- **GOAL**
Reproduce each line of the material precisely.

- **GIVEN DATA**
----
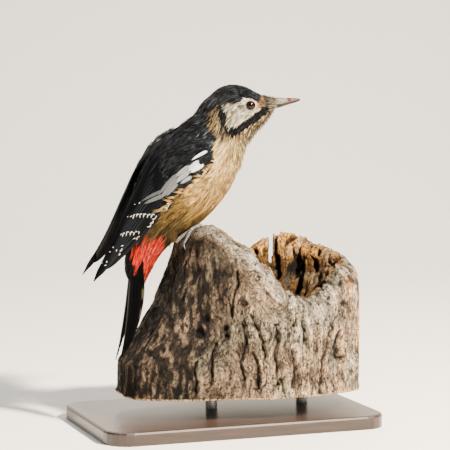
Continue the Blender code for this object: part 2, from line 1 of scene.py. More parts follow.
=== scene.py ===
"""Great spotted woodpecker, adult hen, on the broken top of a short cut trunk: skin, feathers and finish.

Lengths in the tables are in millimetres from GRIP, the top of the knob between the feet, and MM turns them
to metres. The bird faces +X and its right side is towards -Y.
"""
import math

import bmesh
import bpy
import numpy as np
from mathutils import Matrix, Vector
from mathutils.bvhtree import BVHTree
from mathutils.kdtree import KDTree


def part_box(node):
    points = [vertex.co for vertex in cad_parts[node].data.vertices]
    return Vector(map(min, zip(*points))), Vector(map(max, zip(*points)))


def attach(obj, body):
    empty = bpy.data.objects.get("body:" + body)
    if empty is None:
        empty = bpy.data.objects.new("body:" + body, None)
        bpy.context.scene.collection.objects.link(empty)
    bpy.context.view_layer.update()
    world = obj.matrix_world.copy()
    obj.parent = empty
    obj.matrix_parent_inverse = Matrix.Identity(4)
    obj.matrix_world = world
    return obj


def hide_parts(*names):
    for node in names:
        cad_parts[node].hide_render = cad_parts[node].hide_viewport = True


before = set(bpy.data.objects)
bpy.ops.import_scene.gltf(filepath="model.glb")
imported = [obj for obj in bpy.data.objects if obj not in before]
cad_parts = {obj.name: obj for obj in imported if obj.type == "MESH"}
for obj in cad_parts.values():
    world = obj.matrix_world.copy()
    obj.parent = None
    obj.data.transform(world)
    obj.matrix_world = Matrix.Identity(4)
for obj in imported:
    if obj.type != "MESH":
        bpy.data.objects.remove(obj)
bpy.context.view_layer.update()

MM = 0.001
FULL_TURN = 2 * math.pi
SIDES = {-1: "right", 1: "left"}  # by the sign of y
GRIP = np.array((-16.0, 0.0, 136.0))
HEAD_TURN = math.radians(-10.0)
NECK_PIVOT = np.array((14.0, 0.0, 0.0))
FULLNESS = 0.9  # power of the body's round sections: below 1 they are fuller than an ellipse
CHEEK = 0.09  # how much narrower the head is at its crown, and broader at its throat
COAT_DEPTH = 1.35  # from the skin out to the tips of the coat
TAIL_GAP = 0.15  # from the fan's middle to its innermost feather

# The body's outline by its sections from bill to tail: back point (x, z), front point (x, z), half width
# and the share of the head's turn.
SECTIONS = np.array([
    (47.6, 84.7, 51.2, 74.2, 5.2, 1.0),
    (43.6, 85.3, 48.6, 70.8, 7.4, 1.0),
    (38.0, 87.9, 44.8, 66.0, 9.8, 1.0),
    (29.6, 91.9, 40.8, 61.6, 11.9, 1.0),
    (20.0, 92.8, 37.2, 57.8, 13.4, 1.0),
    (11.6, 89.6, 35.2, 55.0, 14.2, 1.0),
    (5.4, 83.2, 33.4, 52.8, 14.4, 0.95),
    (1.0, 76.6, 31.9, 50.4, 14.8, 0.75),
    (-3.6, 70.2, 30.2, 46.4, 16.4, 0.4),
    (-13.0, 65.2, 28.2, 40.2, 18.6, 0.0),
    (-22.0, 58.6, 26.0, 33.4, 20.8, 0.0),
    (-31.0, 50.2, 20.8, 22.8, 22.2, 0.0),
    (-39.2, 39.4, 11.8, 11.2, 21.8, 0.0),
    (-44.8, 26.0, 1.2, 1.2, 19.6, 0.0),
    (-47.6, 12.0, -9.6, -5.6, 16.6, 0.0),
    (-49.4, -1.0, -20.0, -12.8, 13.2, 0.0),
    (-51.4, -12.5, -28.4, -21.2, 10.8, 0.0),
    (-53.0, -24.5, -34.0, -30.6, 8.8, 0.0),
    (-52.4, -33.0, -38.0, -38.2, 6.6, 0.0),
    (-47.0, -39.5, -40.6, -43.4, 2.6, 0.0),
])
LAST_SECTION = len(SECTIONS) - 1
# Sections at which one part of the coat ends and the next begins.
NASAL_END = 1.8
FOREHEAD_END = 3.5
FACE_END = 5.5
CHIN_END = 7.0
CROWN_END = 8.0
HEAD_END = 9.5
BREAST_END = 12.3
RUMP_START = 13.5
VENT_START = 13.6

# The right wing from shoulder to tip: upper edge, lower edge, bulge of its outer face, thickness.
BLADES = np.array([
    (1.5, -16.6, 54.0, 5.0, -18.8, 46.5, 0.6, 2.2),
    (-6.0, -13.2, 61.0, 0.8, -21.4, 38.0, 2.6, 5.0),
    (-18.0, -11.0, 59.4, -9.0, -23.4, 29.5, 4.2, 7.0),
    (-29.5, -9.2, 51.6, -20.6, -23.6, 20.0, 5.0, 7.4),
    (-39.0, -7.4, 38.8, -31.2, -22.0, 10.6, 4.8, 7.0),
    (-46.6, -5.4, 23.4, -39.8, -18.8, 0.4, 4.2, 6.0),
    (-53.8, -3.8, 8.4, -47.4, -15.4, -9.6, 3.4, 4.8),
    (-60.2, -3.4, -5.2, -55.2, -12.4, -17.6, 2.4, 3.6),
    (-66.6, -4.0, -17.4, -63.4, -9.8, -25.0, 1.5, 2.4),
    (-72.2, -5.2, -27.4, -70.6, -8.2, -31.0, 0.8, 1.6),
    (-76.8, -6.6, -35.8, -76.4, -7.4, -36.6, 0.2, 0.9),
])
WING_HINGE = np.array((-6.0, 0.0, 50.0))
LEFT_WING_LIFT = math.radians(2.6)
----
- **EXERCISE SOLUTION**
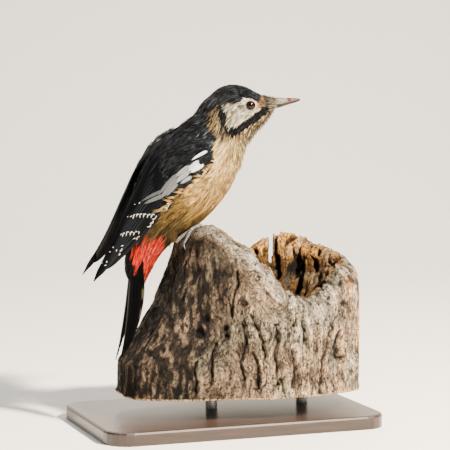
Continue the Blender code for this object: part 2, from line 1 of scene.py. More parts follow.
=== scene.py ===
"""Great spotted woodpecker, adult hen, on the broken top of a short cut trunk: skin, feathers and finish.

Lengths in the tables are in millimetres from GRIP, the top of the knob between the feet, and MM turns them
to metres. The bird faces +X and its right side is towards -Y.
"""
import math

import bmesh
import bpy
import numpy as np
from mathutils import Matrix, Vector
from mathutils.bvhtree import BVHTree
from mathutils.kdtree import KDTree


def part_box(node):
    points = [vertex.co for vertex in cad_parts[node].data.vertices]
    return Vector(map(min, zip(*points))), Vector(map(max, zip(*points)))


def attach(obj, body):
    empty = bpy.data.objects.get("body:" + body)
    if empty is None:
        empty = bpy.data.objects.new("body:" + body, None)
        bpy.context.scene.collection.objects.link(empty)
    bpy.context.view_layer.update()
    world = obj.matrix_world.copy()
    obj.parent = empty
    obj.matrix_parent_inverse = Matrix.Identity(4)
    obj.matrix_world = world
    return obj


def hide_parts(*names):
    for node in names:
        cad_parts[node].hide_render = cad_parts[node].hide_viewport = True


before = set(bpy.data.objects)
bpy.ops.import_scene.gltf(filepath="model.glb")
imported = [obj for obj in bpy.data.objects if obj not in before]
cad_parts = {obj.name: obj for obj in imported if obj.type == "MESH"}
for obj in cad_parts.values():
    world = obj.matrix_world.copy()
    obj.parent = None
    obj.data.transform(world)
    obj.matrix_world = Matrix.Identity(4)
for obj in imported:
    if obj.type != "MESH":
        bpy.data.objects.remove(obj)
bpy.context.view_layer.update()

MM = 0.001
FULL_TURN = 2 * math.pi
SIDES = {-1: "right", 1: "left"}  # by the sign of y
GRIP = np.array((-16.0, 0.0, 136.0))
HEAD_TURN = math.radians(-10.0)
NECK_PIVOT = np.array((14.0, 0.0, 0.0))
FULLNESS = 0.9  # power of the body's round sections: below 1 they are fuller than an ellipse
CHEEK = 0.09  # how much narrower the head is at its crown, and broader at its throat
COAT_DEPTH = 1.35  # from the skin out to the tips of the coat
TAIL_GAP = 0.15  # from the fan's middle to its innermost feather

# The body's outline by its sections from bill to tail: back point (x, z), front point (x, z), half width
# and the share of the head's turn.
SECTIONS = np.array([
    (47.6, 84.7, 51.2, 74.2, 5.2, 1.0),
    (43.6, 85.3, 48.6, 70.8, 7.4, 1.0),
    (38.0, 87.9, 44.8, 66.0, 9.8, 1.0),
    (29.6, 91.9, 40.8, 61.6, 11.9, 1.0),
    (20.0, 92.8, 37.2, 57.8, 13.4, 1.0),
    (11.6, 89.6, 35.2, 55.0, 14.2, 1.0),
    (5.4, 83.2, 33.4, 52.8, 14.4, 0.95),
    (1.0, 76.6, 31.9, 50.4, 14.8, 0.75),
    (-3.6, 70.2, 30.2, 46.4, 16.4, 0.4),
    (-13.0, 65.2, 28.2, 40.2, 18.6, 0.0),
    (-22.0, 58.6, 26.0, 33.4, 20.8, 0.0),
    (-31.0, 50.2, 20.8, 22.8, 22.2, 0.0),
    (-39.2, 39.4, 11.8, 11.2, 21.8, 0.0),
    (-44.8, 26.0, 1.2, 1.2, 19.6, 0.0),
    (-47.6, 12.0, -9.6, -5.6, 16.6, 0.0),
    (-49.4, -1.0, -20.0, -12.8, 13.2, 0.0),
    (-51.4, -12.5, -28.4, -21.2, 10.8, 0.0),
    (-53.0, -24.5, -34.0, -30.6, 8.8, 0.0),
    (-52.4, -33.0, -38.0, -38.2, 6.6, 0.0),
    (-47.0, -39.5, -40.6, -43.4, 2.6, 0.0),
])
LAST_SECTION = len(SECTIONS) - 1
# Sections at which one part of the coat ends and the next begins.
NASAL_END = 1.8
FOREHEAD_END = 3.5
FACE_END = 5.5
CHIN_END = 7.0
CROWN_END = 8.0
HEAD_END = 9.5
BREAST_END = 12.3
RUMP_START = 13.5
VENT_START = 13.6

# The right wing from shoulder to tip: upper edge, lower edge, bulge of its outer face, thickness.
BLADES = np.array([
    (1.5, -16.6, 54.0, 5.0, -18.8, 46.5, 0.6, 2.2),
    (-6.0, -13.2, 61.0, 0.8, -21.4, 38.0, 2.6, 5.0),
    (-18.0, -11.0, 59.4, -9.0, -23.4, 29.5, 4.2, 7.0),
    (-29.5, -9.2, 51.6, -20.6, -23.6, 20.0, 5.0, 7.4),
    (-39.0, -7.4, 38.8, -31.2, -22.0, 10.6, 4.8, 7.0),
    (-46.6, -5.4, 23.4, -39.8, -18.8, 0.4, 4.2, 6.0),
    (-53.8, -3.8, 8.4, -47.4, -15.4, -9.6, 3.4, 4.8),
    (-60.2, -3.4, -5.2, -55.2, -12.4, -17.6, 2.4, 3.6),
    (-66.6, -4.0, -17.4, -63.4, -9.8, -25.0, 1.5, 2.4),
    (-72.2, -5.2, -27.4, -70.6, -8.2, -31.0, 0.8, 1.6),
    (-76.8, -6.6, -35.8, -76.4, -7.4, -36.6, 0.2, 0.9),
])
WING_HINGE = np.array((-6.0, 0.0, 50.0))
LEFT_WING_LIFT = math.radians(2.6)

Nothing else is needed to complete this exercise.